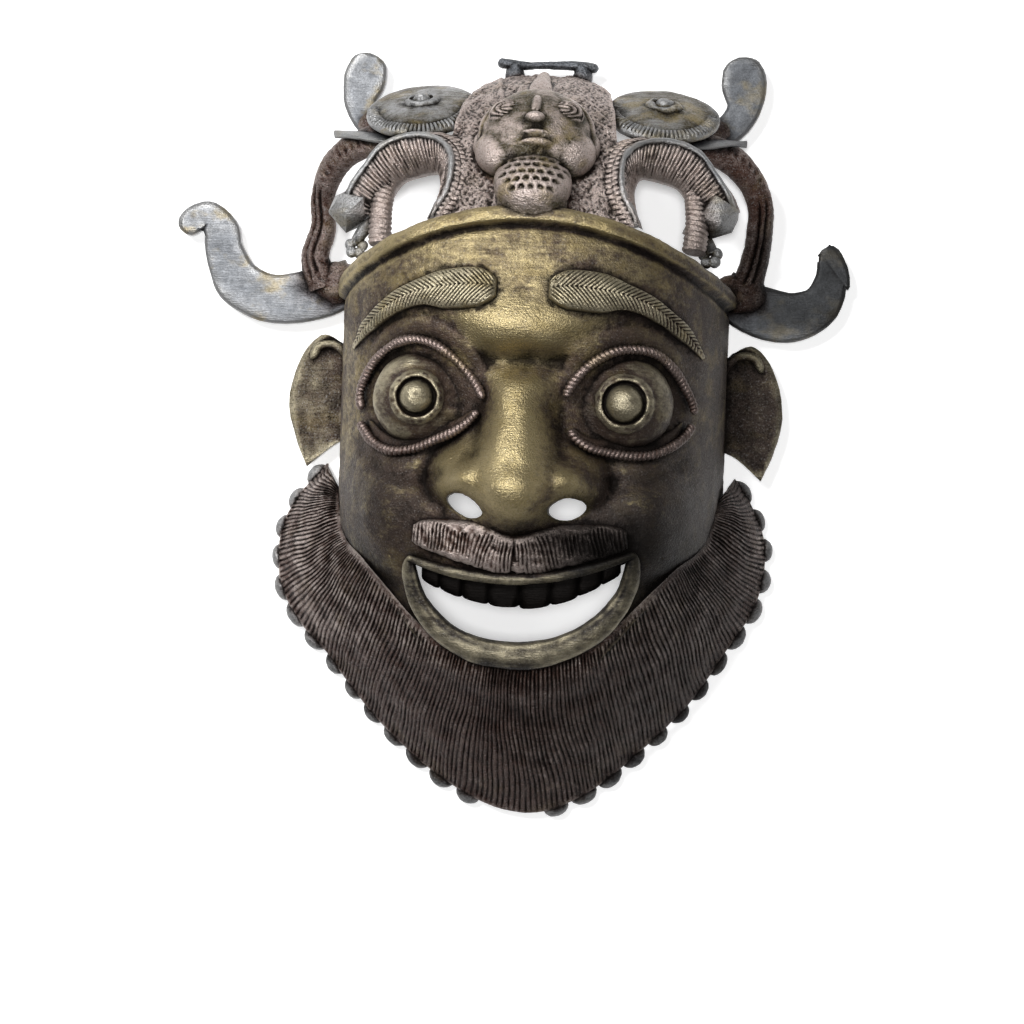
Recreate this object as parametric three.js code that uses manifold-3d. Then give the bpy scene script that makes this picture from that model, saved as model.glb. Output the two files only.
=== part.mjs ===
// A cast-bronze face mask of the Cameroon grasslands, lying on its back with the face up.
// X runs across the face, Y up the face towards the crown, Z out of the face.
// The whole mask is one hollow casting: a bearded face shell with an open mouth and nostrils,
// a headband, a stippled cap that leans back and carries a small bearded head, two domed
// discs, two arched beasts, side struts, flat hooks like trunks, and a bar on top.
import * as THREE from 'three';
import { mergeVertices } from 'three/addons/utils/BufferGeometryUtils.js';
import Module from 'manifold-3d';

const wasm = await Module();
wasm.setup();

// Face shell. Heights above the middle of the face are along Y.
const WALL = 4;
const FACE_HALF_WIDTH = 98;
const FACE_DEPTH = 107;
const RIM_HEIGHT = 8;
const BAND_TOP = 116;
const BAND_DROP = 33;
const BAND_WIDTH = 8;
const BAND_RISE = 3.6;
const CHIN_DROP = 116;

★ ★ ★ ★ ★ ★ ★

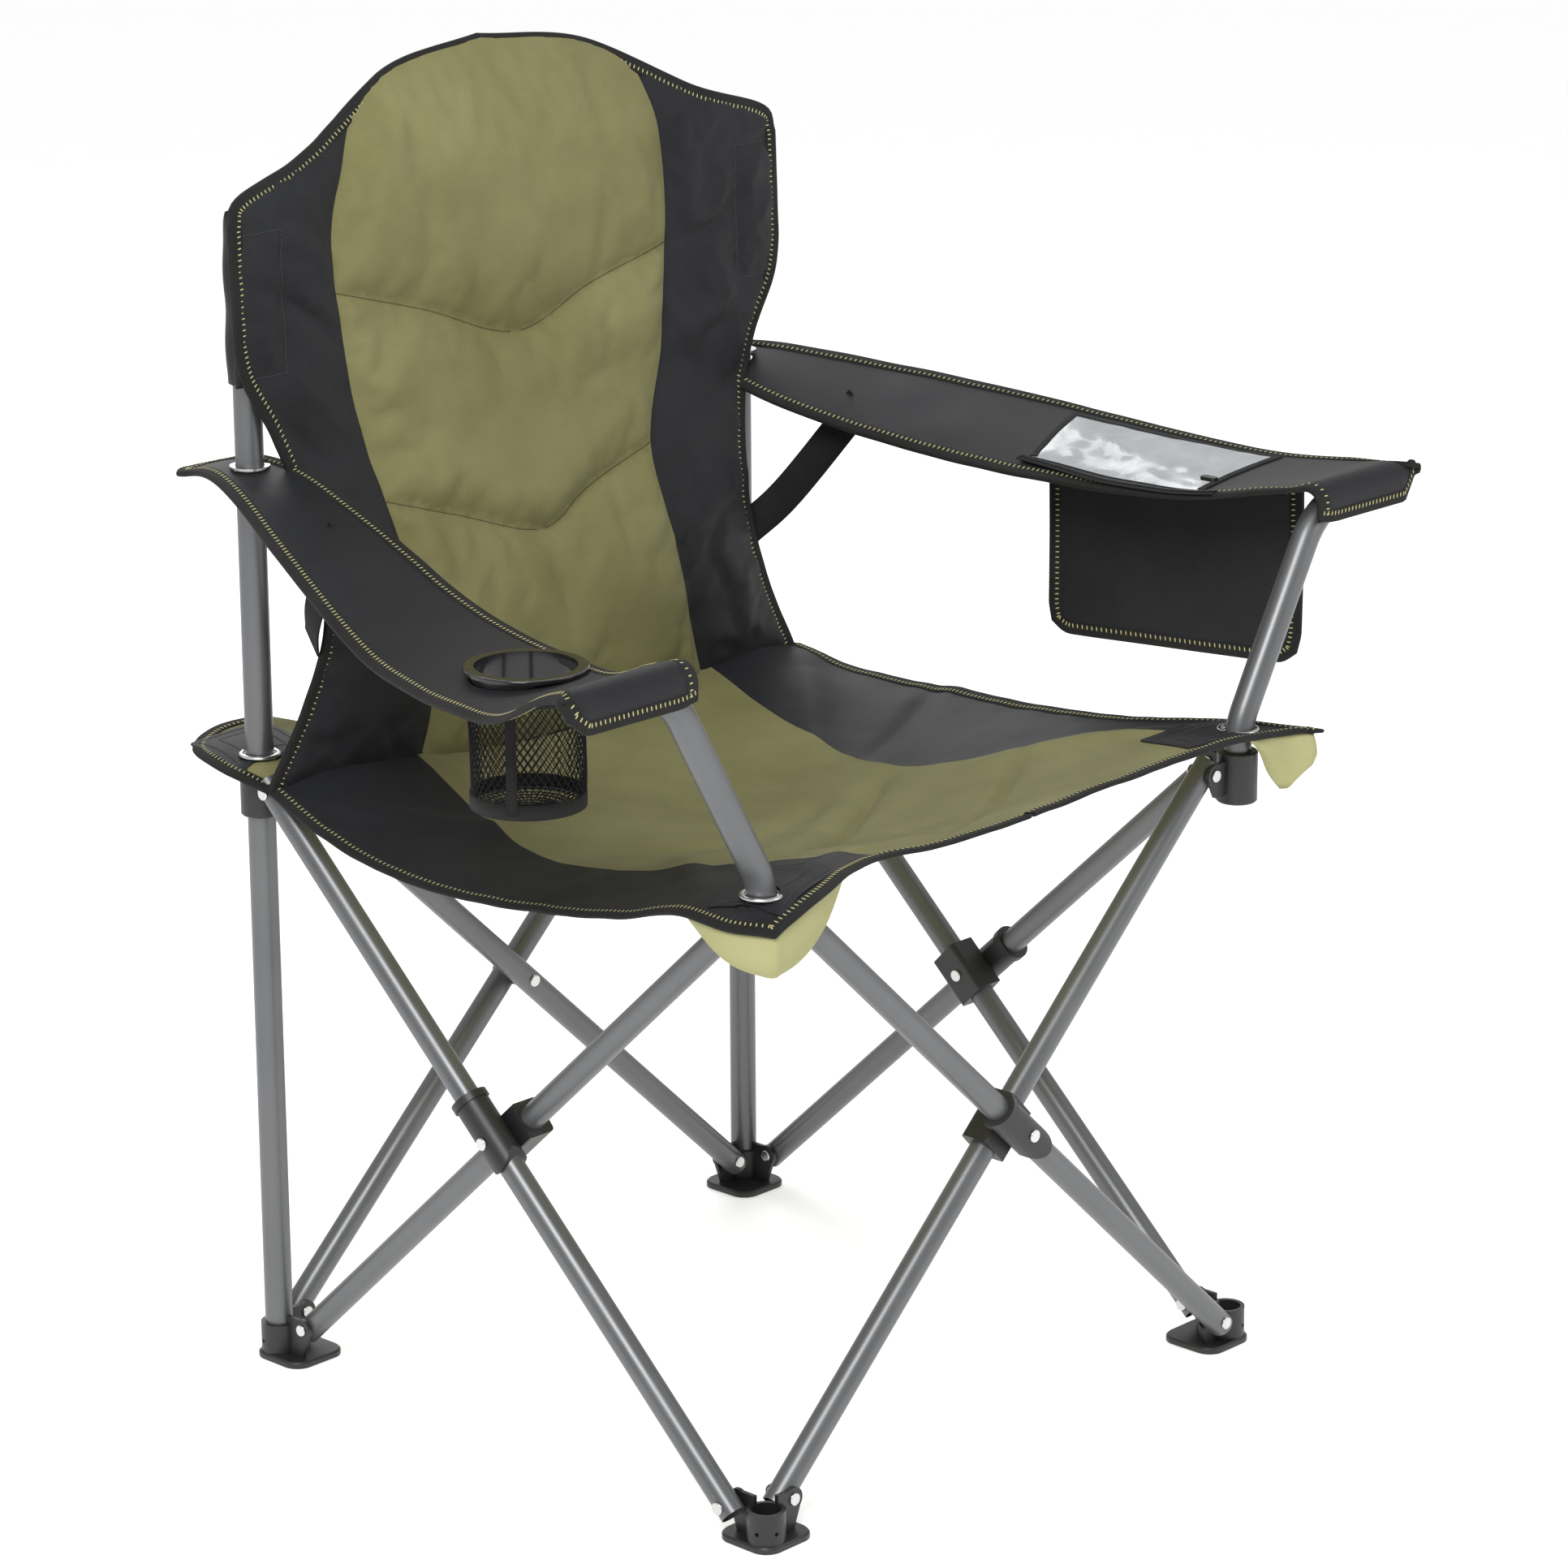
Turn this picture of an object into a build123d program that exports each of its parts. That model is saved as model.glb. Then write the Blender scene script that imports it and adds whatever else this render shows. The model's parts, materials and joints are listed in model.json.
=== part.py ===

★ ★ ★ ★ ★ ★ ★

### GOAL OF THE EXERCISE
Repeat word for word the stretch of lines from the one with "Recreate this object" down to the one with "wasm.setup();", both included.

### RESPONSE
Recreate this object as parametric three.js code that uses manifold-3d. Then give the bpy scene script that makes this picture from that model, saved as model.glb. Output the two files only.
=== part.mjs ===
// A cast-bronze face mask of the Cameroon grasslands, lying on its back with the face up.
// X runs across the face, Y up the face towards the crown, Z out of the face.
// The whole mask is one hollow casting: a bearded face shell with an open mouth and nostrils,
// a headband, a stippled cap that leans back and carries a small bearded head, two domed
// discs, two arched beasts, side struts, flat hooks like trunks, and a bar on top.
import * as THREE from 'three';
import { mergeVertices } from 'three/addons/utils/BufferGeometryUtils.js';
import Module from 'manifold-3d';

const wasm = await Module();
wasm.setup();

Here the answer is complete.